Com a comitiva, tirou foto e assinou acordo em Brasília com o então presidente da OAB Claudio Lamachia, e se reuniu com a assessoria da presidência do TSE (Tribunal Superior Eleitoral). Aparecia com frequência em cerimônias do Tribunal de Justiça da Bahia, onde tentava demonstrar aproximação com o ex-presidente Gesivaldo Britto, desembargador hoje afastado das funções por ser investigado na Faroeste. .Sentou-se na primeira fila na posse de Gesivaldo na presidência, em 2018, à frente de autoridades do estado. Parte dos magistrados olhava torto para a presença regular do “cônsul” no tribunal. A defesa de Gesivaldo diz que o ex-presidente não o convidou para o evento. Um dos dois filhos de Maturino tem um canal no YouTube que publicava vídeos divulgando as ações da Justiça baiana. Era figura constante nos locais que a elite do estado frequentava.

Conseguiu publicar na imprensa baiana informações de que representava, além da Guiné-Bissau, o principado italiano de Santo Estevão, que, na verdade, não existe –é invenção de um homem que se autoproclama o 272º sucessor sanguíneo do imperador Constantino (272-337). Ele dizia que o principado queria investir na Bahia. Segundo as investigações, Maturino pagou um show da cantora Claudia Leitte que só podia ser visto de lancha. Em uma apresentação da dupla Bruno e Marrone no Wet’n Wild de Salvador, distribuiu pulseirinhas com a inscrição “camarote do cônsul”.

“Ele é inteligente para ganhar dinheiro e louco na hora de gastar”, disse sobre ele um advogado investigado no esquema, em telefonema grampeado pela polícia.
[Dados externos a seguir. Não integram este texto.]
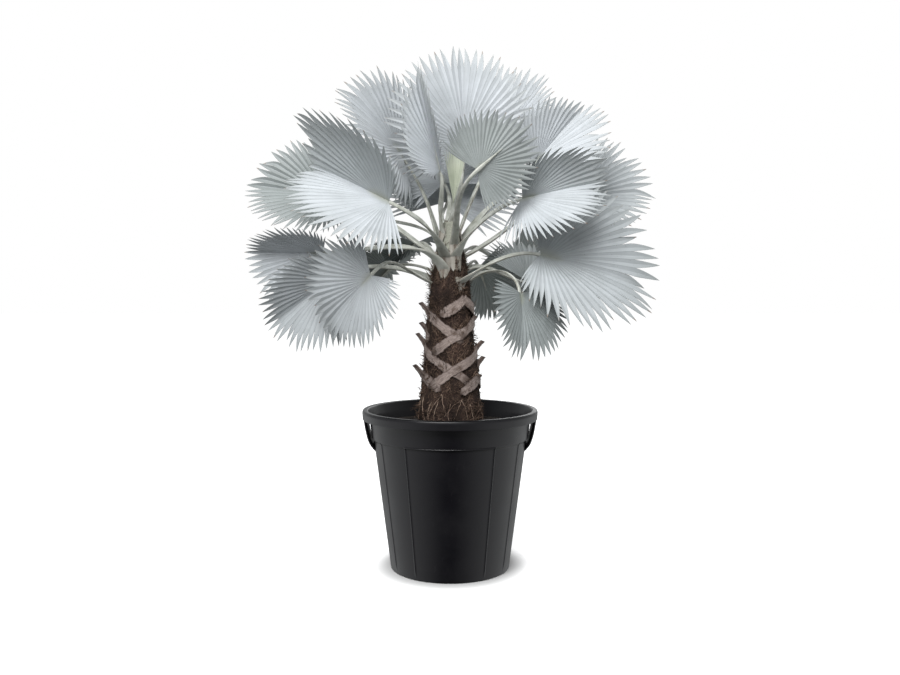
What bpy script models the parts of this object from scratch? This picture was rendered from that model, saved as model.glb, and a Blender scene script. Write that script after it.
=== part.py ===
"""A young Bismarck palm in a round nursery container with two moulded strap handles.

Metres, +Z up. The origin is the centre of the container's flat underside, and the
plant is seen from -Y, with +X to the right. Each frond is one solid: its petiole
and its folded, pleated, segmented fan blade.
"""

import bmesh
import bpy
import numpy as np

# Container
RIM_RADIUS = 0.280
POT_HEIGHT = 0.500
BASE_RADIUS = 0.190
LEDGE_HEIGHT = 0.409
LEDGE_RADIUS = 0.2490
BODY_TOP_RADIUS = 0.2425
NECK_TOP_RADIUS = 0.2560
LIP_HEIGHT = 0.030
LIP_WIDTH = 0.018
WALL = 0.004
BASE_THICKNESS = 0.0055
RIB_ANGLES = (33, 60, 120, 147)
RIB_WIDTH = 0.006
RIB_PROUD = 0.0025
HANDLE_HALF_WIDTH = 0.045
DRAIN_HOLES = 6
DRAIN_RADIUS = 0.007
DRAIN_CIRCLE = 0.135
ROUND_STEPS = 40

# Soil and trunk
SEAT = 0.0004
SOIL_HEIGHT = 0.450
FOOT_RADIUS = 0.0972
FOOT_DEPTH = 0.335
CORE_STEPS = 18
CROWN_BOTTOM = 0.900
CROWN_TOP = 1.100
CROWN_RADIUS = 0.060
SPEAR_RADIUS = 0.020
BOOT_WIDTH = 0.029
BOOT_SPAN = 134
BOOT_DROP = 0.118
# Azimuth and height of each leaf base, length of its stub, and how far round its two legs run
LEAF_BASES = (
    (188, 0.814, 0.056, 0.86, 1.0), (180, 0.705, 0.066, 1.0, 1.0), (196, 0.612, 0.062, 0.42, 0.75),
    (172, 0.756, 0.050, 0.30, 0.8), (84, 0.836, 0.050, 0.8, 0.8), (96, 0.742, 0.050, 0.8, 0.8),
    (86, 0.650, 0.052, 0.6, 0.6), (-6, 0.790, 0.036, 0.90, 0.94), (0, 0.694, 0.054, 1.0, 1.0),
    (6, 0.640, 0.056, 0.35, 0.12), (-18, 0.604, 0.036, 0.45, 0.40), (-52, 0.850, 0.012, 0.68, 0.46),
)
TUFTS = 26

# Fronds
SHEET = 0.0013
PLEAT_SLOPE = 0.34
BLADE_RINGS = (0.33, 0.63)
PETIOLE_WIDTH = 0.016
PETIOLE_DEPTH = 0.011
PETIOLE_BASE_WIDTH = 0.036
YOUNG_BASE_WIDTH = 0.028
PETIOLE_BASE_DEPTH = 0.013

# Heights and radii at which the petioles of each turn of the leaf spiral leave the crown
TURNS = {
    1: (0.905, 0.058), 2: (0.945, 0.050), 3: (0.985, 0.042),
    4: (1.025, 0.034), 5: (1.060, 0.027), 6: (1.088, 0.006),
}


def clear_scene():
    for thing in list(bpy.data.objects):
        bpy.data.objects.remove(thing, do_unlink=True)


def material(name, colour, roughness):
    made = bpy.data.materials.new(name)
    made.use_nodes = True
    shader = made.node_tree.nodes["Principled BSDF"]
    shader.inputs["Base Color"].default_value = (*colour, 1.0)
    shader.inputs["Roughness"].default_value = roughness
    shader.inputs["Metallic"].default_value = 0.0
    return made


def add_object(name, points, faces, collection=None):
    mesh = bpy.data.meshes.new(name)
    mesh.from_pydata([tuple(p) for p in points], [], [tuple(f) for f in faces])
    mesh.update()
    made = bpy.data.objects.new(name, mesh)
    (collection or bpy.context.scene.collection).objects.link(made)
    return made


def hide(helper):
    helper.hide_render = True
    helper.display_type = "WIRE"
    return helper


def apply_modifiers(thing):
    graph = bpy.context.evaluated_depsgraph_get()
    mesh = bpy.data.meshes.new_from_object(thing.evaluated_get(graph))
    thing.modifiers.clear()
    thing.data = mesh


def boolean(thing, operation, other=None, collection=None, solver="EXACT"):
    cut = thing.modifiers.new(operation.lower(), "BOOLEAN")
    cut.operation = operation
    cut.solver = solver
    if collection:
        cut.operand_type = "COLLECTION"
        cut.collection = collection
    else:
        cut.object = other
    apply_modifiers(thing)


def outward(thing):
    """Turns every face of a closed mesh to point out of it."""
    fix = bmesh.new()
    fix.from_mesh(thing.data)
    bmesh.ops.recalc_face_normals(fix, faces=fix.faces)
    fix.to_mesh(thing.data)
    fix.free()
    return thing


def remove_all(collection):
    for helper in list(collection.objects):
        bpy.data.objects.remove(helper, do_unlink=True)


def turned(name, profile, steps, collection=None):
    """A solid turned about Z from (radius, height) pairs that start and end on the axis."""
    shape = bmesh.new()
    chain = [shape.verts.new((r, 0.0, z)) for r, z in profile]
    edges = [shape.edges.new(pair) for pair in zip(chain, chain[1:])]
    bmesh.ops.spin(
        shape, geom=chain + edges, cent=(0, 0, 0), axis=(0, 0, 1),
        angle=2 * np.pi, steps=steps, use_merge=True,
    )
    bmesh.ops.remove_doubles(shape, verts=shape.verts, dist=1e-5)
    bmesh.ops.recalc_face_normals(shape, faces=shape.faces)
    mesh = bpy.data.meshes.new(name)
    shape.to_mesh(mesh)
    shape.free()
    made = bpy.data.objects.new(name, mesh)
    (collection or bpy.context.scene.collection).objects.link(made)
    return made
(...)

Também recebeu homenagens. Em Salvador, a Câmara Municipal lhe aprovou título de cidadão soteropolitano, sob a justificativa de que contribuía para aproximar a Bahia de Guiné-Bissau.

A cerimônia de entrega da homenagem nunca aconteceu. Procurada pela reportagem, a embaixada da Guiné-Bissau no Brasil não se manifestou. Maturino recebeu em 2018 a homenagem de “amigo da PM” do então secretário de Segurança Pública do governo Rui Costa (PT), Mauricio Teles Barbosa, que atualmente é investigado pela Faroeste. Sérgio Habib, advogado de Barbosa, diz que a escolha foi da própria PM, e o secretário cumpriu um ritual, sem ter vínculo com o empresário. Maturino também tinha laços no Piauí, onde participou de reuniões no Tribunal de Justiça como cônsul.